This Wooden Computer Could Sell for ₹45 Crore. It Started Apple's Billion-Dollar Journey
The Apple-1 heading to auction isn't just rare. It is also remarkably well preserved.
Long before the iPhone, MacBook, or Apple Watch existed, there was a hand-built circuit board that two young entrepreneurs assembled in a California garage. Nearly 50 years later, one of those original Apple-1 computers is heading to auction, where it is expected to fetch more than $5.3 million (around ₹45 crore), making it one of the most valuable personal computers ever sold.
The machine isn't valuable because of what it can do today. By modern standards, it is hopelessly outdated. It is valuable because it represents the beginning of what would eventually become the world's most valuable technology company.
A Computer That Changed the Tech Industry
Introduced in 1976, the Apple-1 was the first product sold by Apple Computer, the company founded by Steve Jobs and Steve Wozniak. Unlike many computer kits available at the time, the Apple-1 came with built-in circuitry that allowed users to connect it directly to a monitor and keyboard, making personal computing more accessible to hobbyists. Only around 200 units were ever produced before Apple shifted its focus to the far more successful Apple II.
Today, surviving Apple-1 computers are considered some of the rarest pieces of technology history.
Why Is It Worth ₹45 Crore?
The Apple-1 heading to auction isn't just rare. It is also remarkably well preserved.
According to auction details, the computer still retains many of its original components, significantly increasing its value among collectors. Vintage Apple hardware has consistently attracted eye-watering bids over the years, but complete and functional Apple-1 systems remain exceptionally scarce. Collectors aren't paying for processing power. They're buying a tangible piece of Silicon Valley history.
Less Powerful Than a Calculator
What makes the Apple-1's valuation particularly fascinating is how modest its specifications were. It ran on a 1MHz MOS 6502 processor, came with as little as 4KB of RAM, and required users to supply their own keyboard and monitor. There was no graphical interface, internet connection, touchscreen, or operating system as we know it today. A budget smartphone today is millions of times more powerful.

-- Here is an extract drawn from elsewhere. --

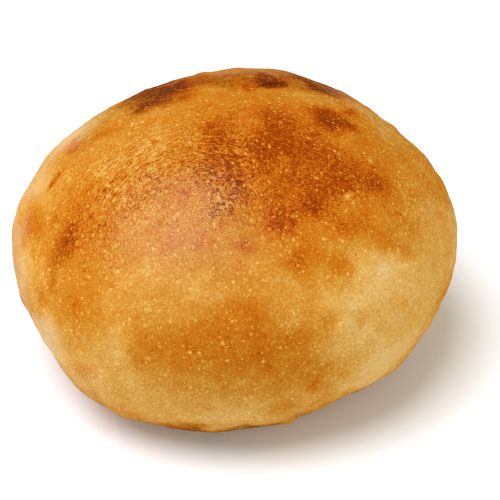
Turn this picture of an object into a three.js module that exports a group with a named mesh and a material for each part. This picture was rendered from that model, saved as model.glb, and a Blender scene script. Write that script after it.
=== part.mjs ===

From Garage Project to Tech Giant
The Apple-1 marked the beginning of a company that would go on to redefine personal computing, smartphones, tablets, wearables, and digital services. Jobs and Wozniak reportedly funded its development by selling personal belongings before convincing the Byte Shop, one of America's earliest computer retailers, to place an order for 50 assembled units. That deal gave Apple its first major commercial breakthrough.
A Reminder of How Far Technology Has Come
The Apple-1 auction is less about nostalgia than perspective. Nearly five decades after it first went on sale, a computer with less memory than a modern smart refrigerator is expected to command a price that could buy multiple luxury homes.